My name is Marcus Goodwin. When I was 7 years old, I was struck psychic after meeting in the Las Vegas desert the recluse filmmaker, financial-industrialist Howard Hughes. I nearly choked to death that day on desert dust, and "came to" hours later with the surprising sense of clairvoyance; sort of like
the Dutch psychic Peter Hurkos (caught the Boston Strangler). Hurkos, who fell off his ladder while painting a house, woke up days later in the hospital to realize he was "psychic."
For me, it was the sand.
Since my early teens, I have made a living telling fortunes. After predicting the futures for hoards of people on the New York City streets (and at Webster Hall night club), I graduated to undercover psychic on Wall Street. I wrote a book about the experience called THE PSYCHIC INVESTOR [Adams Media, 2000]. It was great fun being psychic and writing that book pretending to really give a hoot about wanting to climb the corporate ladder. Inevitably, I learned a lot about the markets, helped a bunch of people with their stock picks, and may never forget those madcap days. People really love that book. I still get more fan mail than I can read.

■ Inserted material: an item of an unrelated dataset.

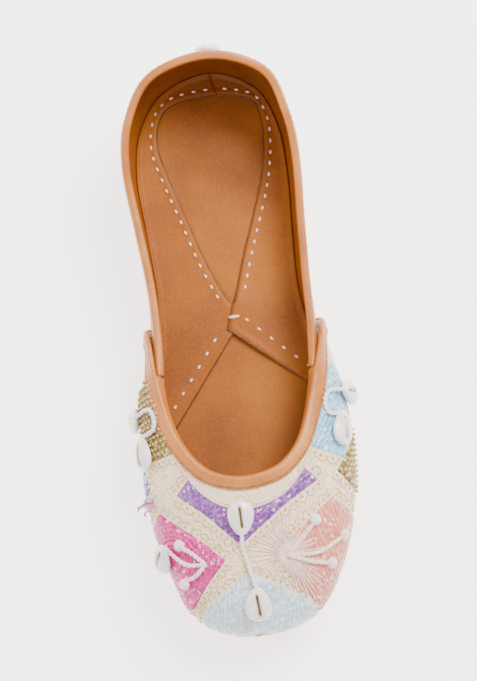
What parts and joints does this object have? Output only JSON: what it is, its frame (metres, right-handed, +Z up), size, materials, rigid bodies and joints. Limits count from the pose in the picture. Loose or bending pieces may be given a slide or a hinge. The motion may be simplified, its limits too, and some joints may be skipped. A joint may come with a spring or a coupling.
{
  "type": "punjabi jutti",
  "caption": "Flat embroidered leather slip-on slipper with a low open collar, a rounded closed toe and cowrie shell trim.",
  "frame": {"origin": "on the floor under the middle of the slipper", "axes": "+Y from toe to heel along the slipper, +X to the wearer's left when worn on the left foot, +Z up"},
  "size_m": [0.0984, 0.2528, 0.0608],
  "materials": {
    "coral_sole": "satin",
    "tan_leather": "satin, light tan vegetable tanned leather",
    "lining_leather": "smooth, mid tan lining leather",
    "cream_cloth": "matt cream raw silk",
    "embroidered_cloth": "cream cloth with thread and bead embroidery",
    "shell": "glossy natural shell"
  },
  "bodies": {
    "root": {"outsole": "coral_sole", "board": "tan_leather", "heel_lift": "tan_leather", "insole": "lining_leather", "upper": "cream_cloth", "vamp": "embroidered_cloth", "quarter_binding": "tan_leather", "vamp_binding": "tan_leather", "lining_flaps": "lining_leather", "shell_throat": "shell", "shell_toe": "shell", "shell_left_front": "shell", "shell_left_rear": "shell", "shell_left_toe": "shell", "shell_right_front": "shell", "shell_right_rear": "shell", "shell_heel": "shell"}
  },
  "joints": []
}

By the way, I think everyone is psychic. You too.
I was angry in the early 90's; angry at rock & roll, angry at politics, and angry at my own psychic-ness. So I formed and fronted the equally aggressive and angry punk band with the apt name BARNEY RUBBLE AND THE CUNT STUBBLE. The name itself became a problem for the band; after an aggressive legal battle with Hanna Barbara & Co. (the creators of the Flintstones), the band was forced to streamline their name to "THE STUBBLES."
Most prolific artists yearn to flood the market with new titles, but the music industry's promotional machinery and conventional wisdom dictates a certain amount of restraint, for reasons ranging from audience burnout to quality control to simple confusion. Marcus doesn't have much use, he says, for the music industry, conventional wisdom, or quality control. The result is a wildly uneven pile of releases, and artistic hairpin turns that will remind you why you listen to music in the first place. Marcus is never afraid to follow his creative foresight in unexpected directions, or in many unexpected directions all at once.
Most of his later recordings are produced and played with no outside help.
Marcus plans to write and record songs for the rest of his life.